Optical and vibrational properties of nickel integrated germanium Zintl ion clusters

Abstract

Vibrational and optical properties of Ni-Ge clusters ([Ni2Ge9(PPh3)]2−, [Ni6Ge13(CO)5]4−) have been investigated via UV–Vis, FTIR, and Fluorescence spectroscopies. Moreover, frequency and time-dependent (TD) electronic transition calculations have been performed to better characterize experimental findings, due to the scarcity of vibrational and optical spectroscopic studies on these type of clusters in the literature. UV–Vis spectroscopic analyses demonstrate a broad absorption band, with a maximum at 270 nm for both Ni-Ge clusters. [Ni6Ge13(CO)5]4− cluster band is broader and has a shoulder around 320 nm. Vibrational modes associated with the clusters appear at low-frequency region of FTIR spectra. [Ni6Ge13(CO)5]4− cluster spectrum is very rich as expected due to higher number of atoms in the cluster structure.
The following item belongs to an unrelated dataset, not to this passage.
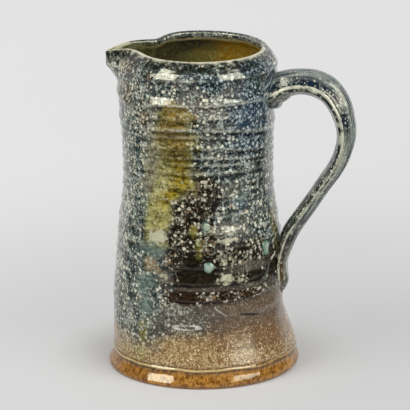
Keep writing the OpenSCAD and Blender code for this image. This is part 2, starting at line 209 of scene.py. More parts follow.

Main vibrational modes of [Ni2Ge9(PPh3)]2− are observed at 318(m) cm−1 and 130(w) cm−1, and those of [Ni6Ge13(CO)5]4− appear at 232(s) cm−1 and 155(s) cm−1. Similarities observed between simulated and experimental spectra strongly support a stable, isolated cluster behavior in the crystal structure. Fluorescence spectroscopic analysis demonstrates that excitation of [Ni2Ge9(PPh3)]2− and [Ni6Ge13(CO)5]4− clusters at 260 nm has resulted relatively strong and broad emissions at 400 nm and 410 nm, respectively. [Ni2Ge9(PPh3)]2− and [Ni6Ge13(CO)5]4− clusters are two of the very few examples of Zintl ion clusters that have been characterized with UV–Vis and FTIR spectroscopic analyses, and the only ones that have been studied with fluorescence spectroscopy.